人手不足が招く“自動化バブル”、現場が抱える新たなリスクとは
【2025年6月・東京】
日本の製造業や物流業界を中心に、深刻な人手不足が続くなかで自動化機器の導入が急速に拡大し、一種の“自動化バブル”が発生している。しかし、現場では導入したロボットや自動化装置を維持・管理するための技術者不足という新たな課題も浮き彫りになっており、持続可能な自動化への道のりは決して平坦ではない。
経済産業省の調査によれば、2024年度の製造業における正社員の有効求人倍率は1.4倍を超え、依然として労働力確保が困難な状況が続いている。特に熟練工の減少が顕著であり、若手技術者の育成が追いつかない現状が背景にある。このため、多くの企業が人手不足の解消を目的にロボットや自動搬送車(AGV)などの導入を進めている。
例えば、ある大手自動車部品メーカーは、工場内の組み立てラインに協働ロボットを多数導入し、単純作業の自動化を図っている。しかし、現場からは「ロボットの保守点検やトラブル対応を行う技術者の確保が難しく、結果として機器が稼働停止する時間が増えている」との声も上がっている。この状況は、導入の勢いと現場の人材不足とのギャップを象徴している。
また、物流業界でも同様の傾向が見られる。国内最大手の物流企業は、倉庫内のピッキング作業に自律走行ロボット(AMR)を導入して効率化を進めているが、操作スタッフやメンテナンス担当者の人材不足に直面している。特に、システムトラブル時の迅速な対応が難しく、一時的な業務停滞を招くケースが散見されている。

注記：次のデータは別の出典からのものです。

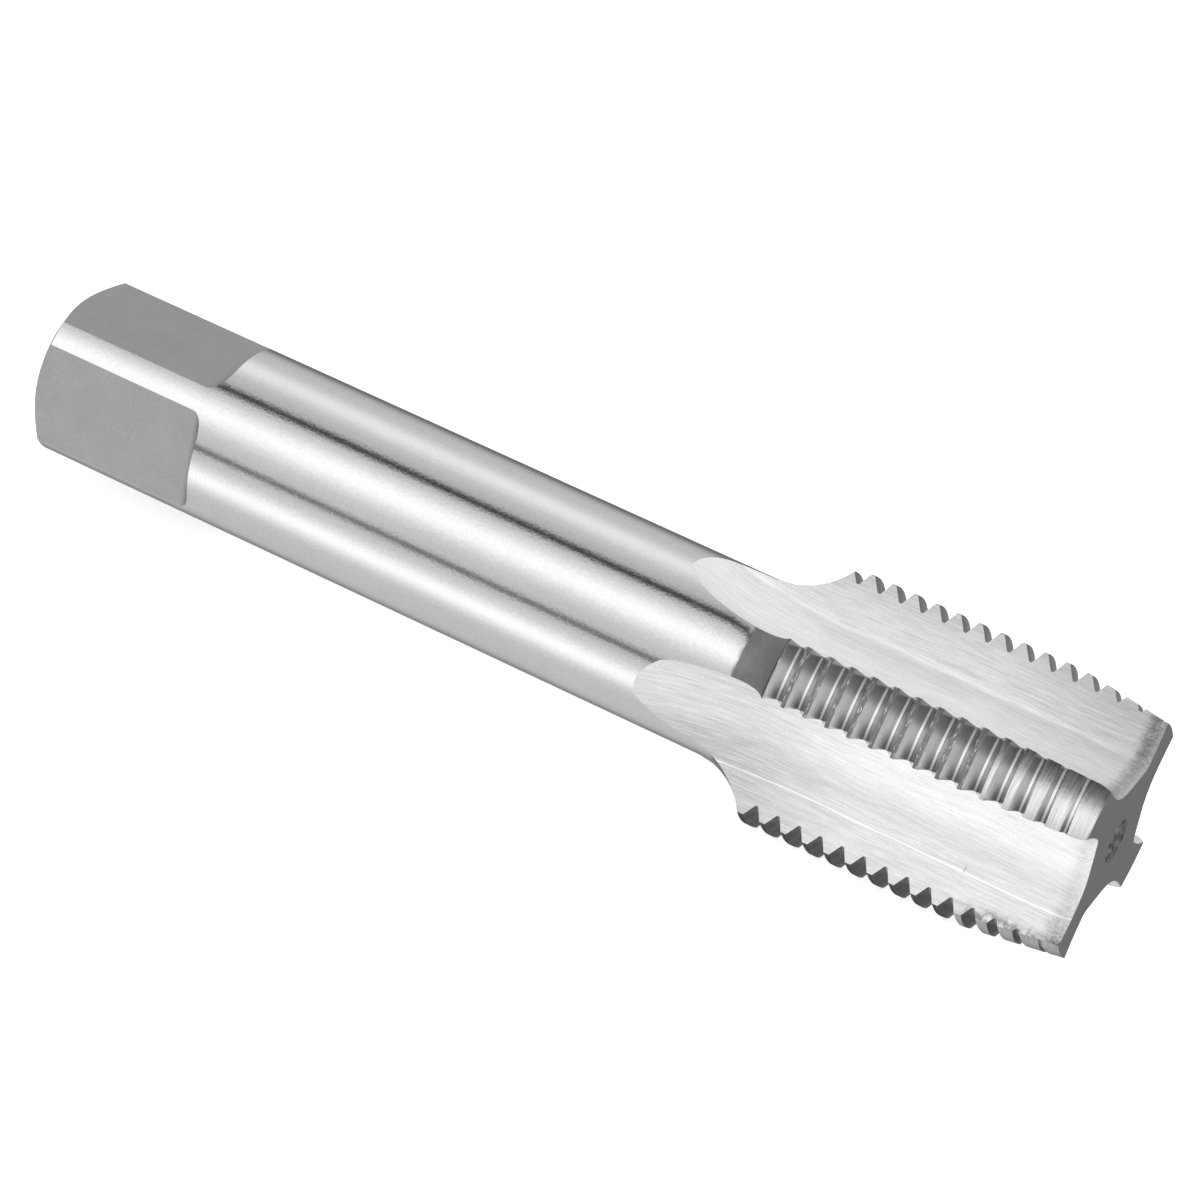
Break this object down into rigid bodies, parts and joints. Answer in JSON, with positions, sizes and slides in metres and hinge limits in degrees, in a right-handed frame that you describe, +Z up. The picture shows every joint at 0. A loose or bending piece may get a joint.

こうした課題を受けて、業界では「半自動化」や「協働ロボット」の導入が注目されている。完全自動化よりも人と機械が適切に連携する仕組みを作ることで、現場の負担を軽減しながらも柔軟な対応が可能になるという狙いだ。加えて、AIを活用した故障予知や遠隔保守サービスの導入も徐々に広がっている。
しかし、技術革新だけでは問題を完全に解決できない面も多い。技能実習生制度の見直しや外国人労働者の受け入れ制限強化により、従来頼ってきた労働力の確保が厳しさを増していることも背景にある。このため、企業の現場担当者は「機械の導入だけでなく、現場で使いこなせる人材の育成と確保が最優先課題」と語っている。
政府もこうした状況を踏まえ、製造業向けの技能教育やデジタル人材育成の支援を強化している。経済産業省は今後数年間で約1万人規模のロボット保守技術者の育成を目指し、産学官連携の研修プログラムを拡充する計画だ。
今回の動向は、労働力不足が引き起こす社会構造の変化を象徴するものであり、日本企業の競争力維持に向けた喫緊の課題となっている。自動化の波に乗る一方で、現場の技術者不足というリスクをどう乗り越えるかが、今後の成否を大きく左右するだろう。